Education is a critical aspect in preparing young women for the challenges of the world. This was particularly clear to me when I attended the Women in Public Service Colloquium hosted by Secretary of State Hillary Clinton last December in Washington, DC. The participants included former Secretary of State Madeline Albright; Christine Legarde, managing director of the International Monetary Fund; Atifete Jahjaga, the president of Kosovo; Laura Chinchilla, the president of Costa Rica and Florence Chenoweth, Minister of Agriculture in Liberia, among numerous other female ambassadors, foreign ministers, U.S. government officials, U.S. women admirals and, yes, presidents of women's colleges.
The agenda was simple: to inspire and encourage women to take on leadership roles in their communities. From every corner the message was the same: women can, and should, make significant contributions to the well-being of their countries. Women from around the world shared their strategies for success and made clear that we need to give girls the tools that will build their confidence. The mission of my Connecticut-based university has always been exactly this goal, but in listening to the stories of one impressive leader after another, I realized that our aims must become broader in scope and our ambitions grander.

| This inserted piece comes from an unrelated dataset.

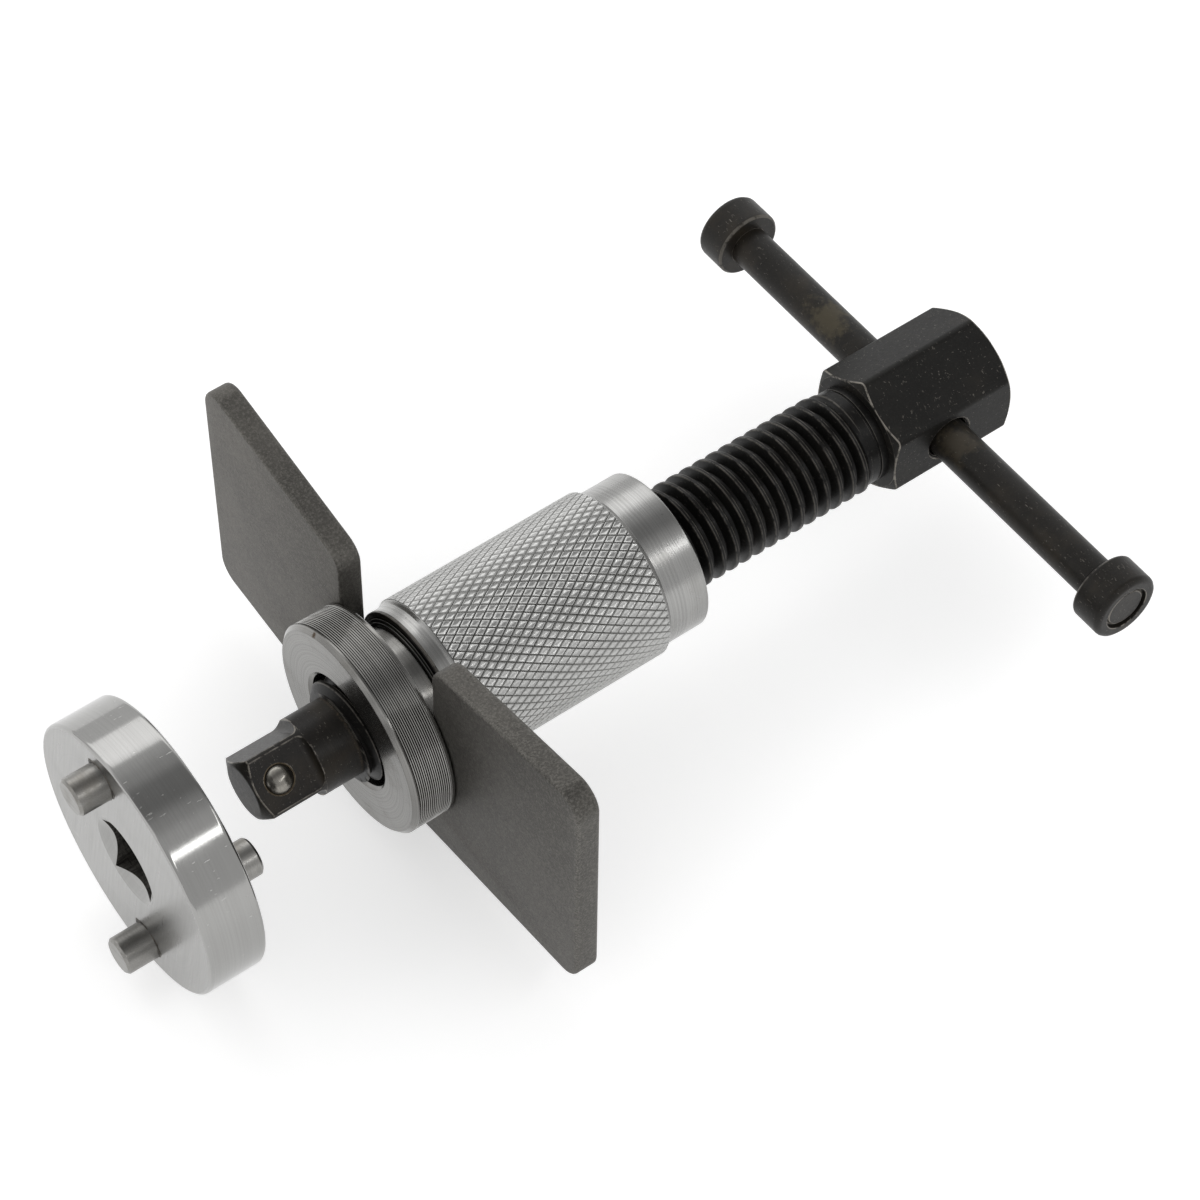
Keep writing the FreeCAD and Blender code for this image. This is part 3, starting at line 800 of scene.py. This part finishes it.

Music has often held the clues to a generation's goals and attitudes. In the '70s, the musical anthem for the women's movement was Helen Reddy's "I am woman." Today, even amidst many misogynistic "pop" songs and traditional love themes, we can hear Des'ree belt out these instructions to young women: "You gotta be bad, you gotta be bold, you gotta be wiser...", a song described by Stuart Elliott in the New York Times as "an infectiously sunny tune about the affirmative powers of self-confidence," first produced in 1998 but covered by numerous other singers in the past decade.

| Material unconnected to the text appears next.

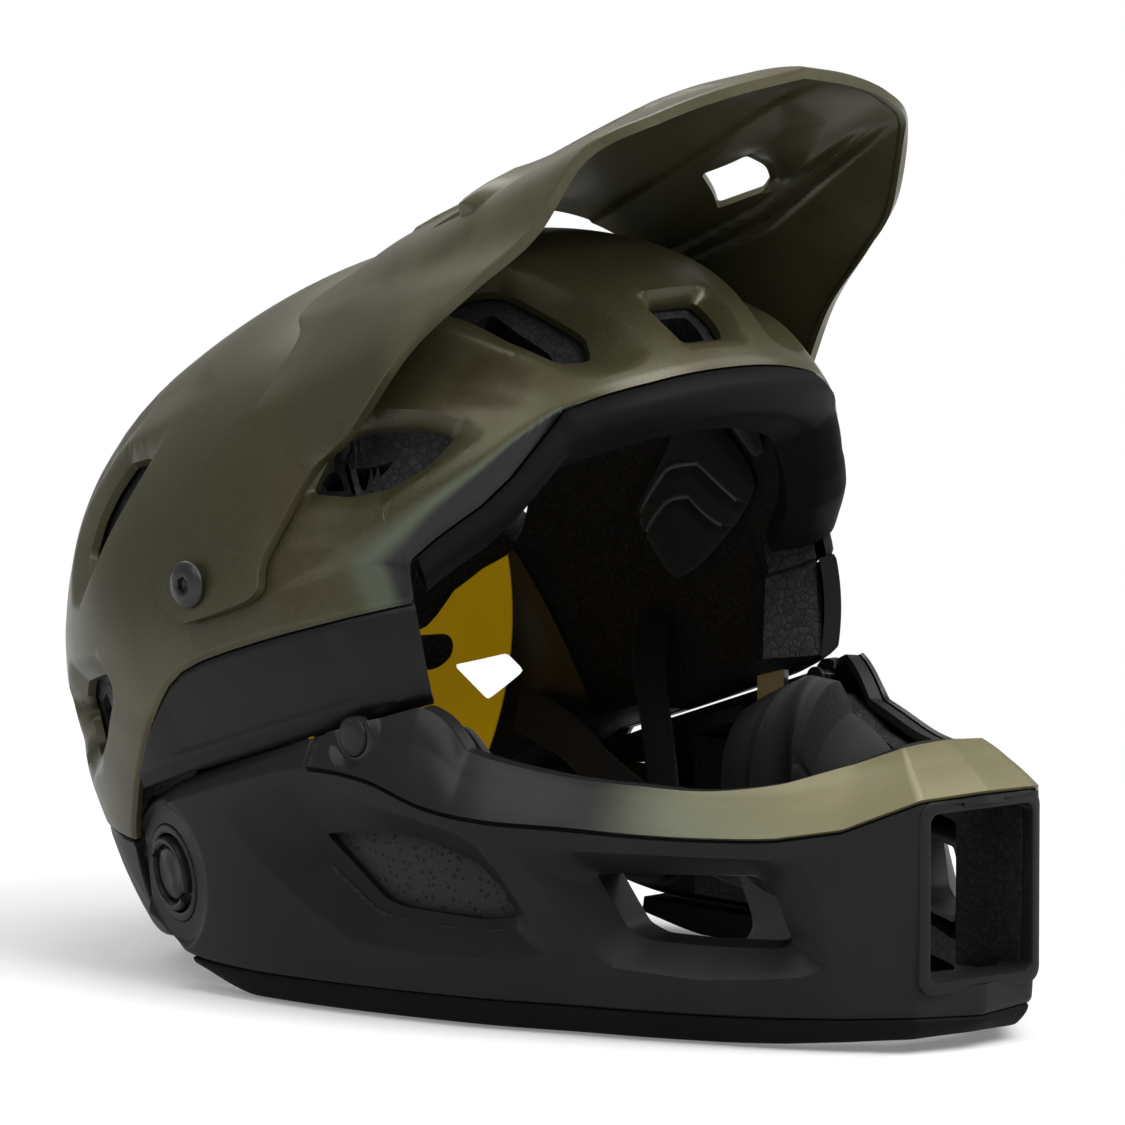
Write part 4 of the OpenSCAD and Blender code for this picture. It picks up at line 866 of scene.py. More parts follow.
def waist(t):
    """Extra inset of the lower wall behind the mid vent, 3.4 mm at the most."""
    s = np.abs(t)
    return 3.4 * ease((s - 5.5) / 2) * ease((11.4 - s) / 2)


fine_t = np.linspace(-CHIN_LAST, CHIN_LAST, 2801)
fine_xy = chin_xy(fine_t)
fine_s = np.concatenate([[0], np.cumsum(np.linalg.norm(np.diff(fine_xy, axis=0), axis=1))])
fine_s -= fine_s[1400]


def chin_s(t):
    """Distance along the bar's line from the middle of its front, for a station number."""
    return np.interp(t, fine_t, fine_s)


print("chin bar length round", round(float(fine_s[-1] - fine_s[0])), "mm")

# %% Visor
SLOT = np.array([[1.92, 0.438], [2.22, 0.544], [2.72, 0.556], [3.07, 0.545], [2.97, 0.381]])
SCOOP = np.array([[0.82, 0.80], [2.02, 0.825], [3.16, 0.6], [3.12, 0.53], [1.9, 0.43]])
SCOOP_LIP = np.array([[2.22, 0.544], [2.72, 0.556], [3.07, 0.545], [3.05, 0.565], [2.72, 0.575], [2.2, 0.56]])
TO_MM = np.array([21.0, 110.0])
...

But are young women taking heed? I think that many are not ready for the challenges still facing them. We prepare our children to be wary of strangers who may do them harm, but we don't often give them strategies for protecting their rights in the workplace and in society. Our daughters (and sons, too) need the tools to stand up for their values. We need to teach them not only how to recognize inequities, but how to confront those who would disadvantage them and others.
A recent Dateline NBC program dramatically demonstrated how lacking the preparation of these young womencan be. They tested young teens by placing them in a situation of clear discrimination to see if they would speak up. The experiment was similar to many classic research studies: it situated two female student volunteers as members of a group that was asked to judge other students for a competition. The other judges were also young people, but they were actors, not volunteers. The actors were told to make disparaging and racially-coded negative judgments about minority students in the competition. The parents and viewers could see the test subjects squirm uncomfortably as negative comments were made, but in the end, most students concurred with the negative assessment! Peer pressure? Yes. Recognition that values were being challenged? Yes. Lack of skills or strategies on how to react to such challenges? Yes, again!
This is not an isolated instance. We can see many examples in which girls, young women and even experienced women are caught short and fail to respond when they are challenged. The worker or student who lets sexual harassment go without complaining, the patient who says nothing when a physician acts inappropriately, the client who allows a contractor to bully her into accepting shoddy work or the employee who accepts unfairness as long as it is not directed at them -- these are just a few examples of times when women have been reluctant to stand up for themselves. It has been shown that educating women about their rights provides confidence in other instances. Educators and parents can work together to give young women confidence and the tools to be bold and wise.